Several young African photographers started by posting their work on social media to build up their reputation, leading to professional commissions. Now, people flipping through the pages of magazines such as Vogue, Glamour, Elle, or Esquire might discover more photos taken by African artists. Through their images, these photographers want to redefine the African identity and recreate a sense of community.
Marguerite Oelofse
Marguerite Oelofse was born in 1975 in Johannesburg, South Africa. She studied visual arts at the National School of Art and completed her degree in Visual Communication in 2009. She assisted various photographers to hone her skills following her graduation. Then, she spent three years working between Cape Town and Berlin, where she started her career as a fashion photographer. Oelofse's work is focused on the exploration of identity, memory, and place.

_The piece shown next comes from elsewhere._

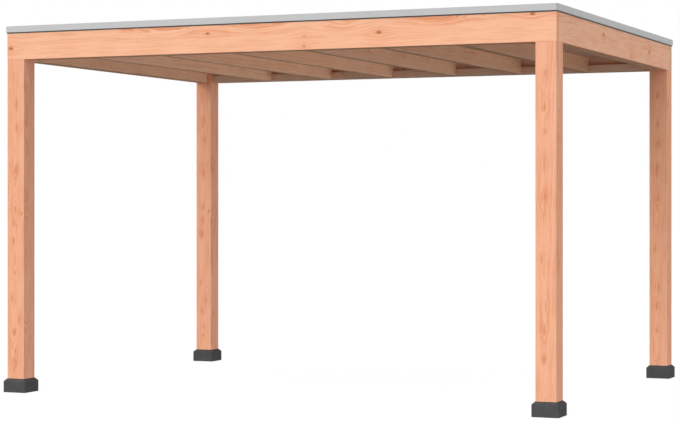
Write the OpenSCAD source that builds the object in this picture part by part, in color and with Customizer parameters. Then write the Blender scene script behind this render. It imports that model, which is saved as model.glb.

She uses photography to explore the complexities of her own identity as a South African woman, as well as the collective identity of her country. Her work often focuses on the beauty of everyday life in South Africa, from its landscapes to its people. Her love for art and storytelling influenced her aesthetic, which is closed to painting. Oelofse has collaborated with a number of magazines such as Marie Claire, Cosmopolitan, Glamour, and GQ. Her work has been recognized with numerous awards including a World Press Photo Award for her series The Unseen (2015) and a Leica Oskar Barnack Award for her series The Other Side (2016).
Trevor Stuurman
Trevor Stuurman was born in 1992 in Kimberley, South Africa. He started his career in photography in 2012, after winning Elle magazine’s street fashion blogger award Style Reporter. That exposure allowed him to work with various magazines including Glamour, Grazia, Edgars, and Vogue. Stuurman studied filmmaking at AFDA and completed an exchange program with the Chapman University in California in 2014. While studying there, he produced a documentary about Laduma Ngxokolo, a South African designer who created the knitwear brand MaXhosa. In his work, Stuurman plays with themes of belonging, nostalgia, community, and comfort, citing the idea of “home” as a main inspiration. That concept was at the heart of his first exhibition entitled “A Placed Called Home”, which took place in Johannesburg last year. The artist has also extended his research and interest in African hairstyles and the culture around it, documented in his Hairitage (2022) series for the Senegalese brand Tongoro.
Mous Lamrabat
Born in 1983 in Temsaman, Morocco, Mous Lamrabat grew up in Belgium. He studied interior design at the Royal Academy of Fine Arts in Ghent, where he discovered art and used his cultural experience to start a career in photography upon graduating in 2009. After working as an interior designer, Lamrabat shifted to fashion photography collaborating with magazines such as Vogue, GQ, Elle, and Esquire. His work uses beauty and humor to create powerful narratives, which tackle sensitive issues such as racism, religion, and women’s rights. His portraits convey important messages of love and connection with others through a colourful and eclectic visual experience, providing the viewer with unexpected opportunities for reflection. Over the past few years, Lamrabat worked mainly on his series Mousganistan (2019), which combines images of models wearing Islamic traditional clothing with Western pop culture references in a desert landscape and a surrealist setting.